Wizards owns the concept of tieflings, right? That shit doesn't fall under the "you can't copy right games' rules," -rule, right?
If wizards owns tieflings, what would be the best; least-cringey way to include a tiefling proxy in an rpg that isn't D&D?
They weren't strait-up half-demons in Planescape right? I'm afraid my experience in the planes is restricted to one brief play-through of torment about 5 years back.
Make then a mutt of sorts where each one is a unique mix of fantasy species that somehow produces viable offspring (magic?)
Nathan Fisher
>Wizards owns the concept of tieflings, right?
No, not right. They're not copywritten.
Christopher Ward
You can't own the concept of a tiefling, op. Its just a human(oid) with demon ancestry.
In AD&D, they are individual descendants of mortals and demons, in newer editions they are a stable race spawned as such.
Also note that they aren't half-demons. Half-demons are different things, and are much stronger than tieflings.
Owen Fisher
Weren't all tieflings random amalgamations of parts before 5e?
Zachary Johnson
Right, so they don't own the concept but they do own the word. Cambrion is a viable alternative, but that also makes it the first race you see when you start character creation; which half-demon being the first thing sort of puts a certain angle on it.
I was going to have them be more like what they were in Planescape; they're humans who's ancestors fuck a non-mortal being at some point and now 0~2 generations down the line; pop! yo' baby got horns! -and a random magical ability based on the thing that fuck who.
No.
Samuel Barnes
4e changed it.
Tieflings came about when a Human empire at war with the Dragon born made a deal with a Devil/Demons. All their Nobility would get demon powers. The modern day Tieflings are their descendants.
Note that I skipped a lot of stuff, but that's the fast way of doing it.
Aiden Watson
Just use something simple, like Porcion. It's easy enough for your readers to catch on what it means when a part demon person shows up.
Nicholas Garcia
They were never an amalgamation of races, they were a person fucking a fiend/cambrion/alu-fiend and then a tiefling poped out. The difference you're being confused by is they didn't all have horns and a tail, but one random physical trait in addition to their otherwise normal physiology, based on what sort of fiend fucked their nan.
James Cox
dungeon crawl stone soup just calls them "demonspawn"
Mason Garcia
Before that, though, they were mortal races with some fiend blood in their veins, but what kind of fiend and what characteristics they displayed varied wildly until Asmodeus "claimed them all his own" and they all became the red skinned, horned, tailed tieflings used in modern editions of D&D. There are a few that escaped that, or were tieflings not because they were descendants of those tieflings but were instead made from recent mixing of blood, which do possess wildly different traits.
James Campbell
The traits had no relation to their ancestry.
Isaiah Torres
I can't believe anyone cares about fluff after 2e/OG Planescape. There's literally nothing that was improved, and almost everything got worse.
Mason Nelson
To be honest, I prefer the 4e and 5e versions. You should at least look the part if you're going to play a Tiefling, otherwise it feels like one of the billion other Elves, or a Satyr type.
Jackson Johnson
> I prefer the newer editions because my definition of the race is defined by the newer editions That's all well and good, and a valid option, but your syntax also carries the implication that the originals are actually inferior, because do not look like the new version of the tiefling.
Luis King
There's been a real lack of Al-Qadims and Everton, but part of the issue has to do with economics. It's much more efficient to put out Adventure Paths than new settings.

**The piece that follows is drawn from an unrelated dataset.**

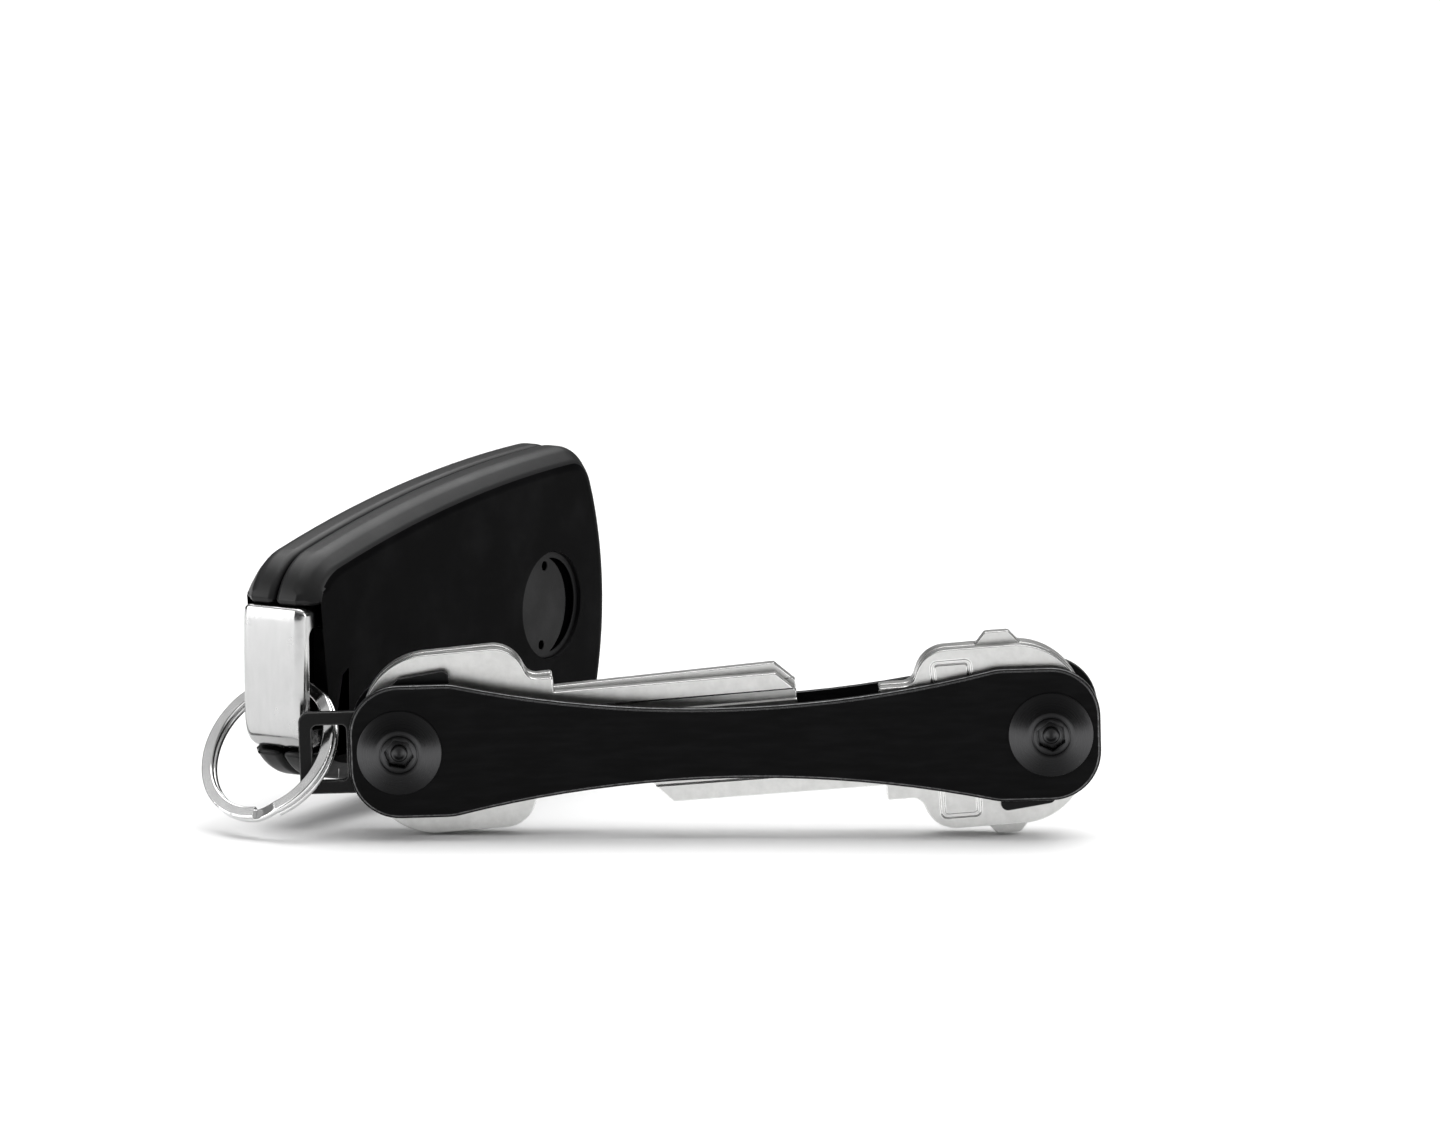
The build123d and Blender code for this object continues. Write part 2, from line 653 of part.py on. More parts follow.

Purely personal opinion, I just feel that monster races should really look the part. However, I totally understand why people would pick the previous version, and I do like the random trait table they had.
Jaxson Morris
>Right, so they don't own the concept but they do own the word.
No nigga they don't. Paizo uses it all the time. They've got like five words copywritten.
Josiah Gonzalez
As far as I know, Wizards only owns "illithid", which is why Pathfinder calls them "mind flayers". What are the others?
Jaxon Foster
They've got a few things they've kept out of the OGL for brand identity whatever d20srd.org/faq.htm
Ryder Robinson
We should have both but with different names.
Like trueborn tieflings and chaosborn tieflings.
Xavier Barnes
I called them 'Grigori' before for a homebrew. Could use that.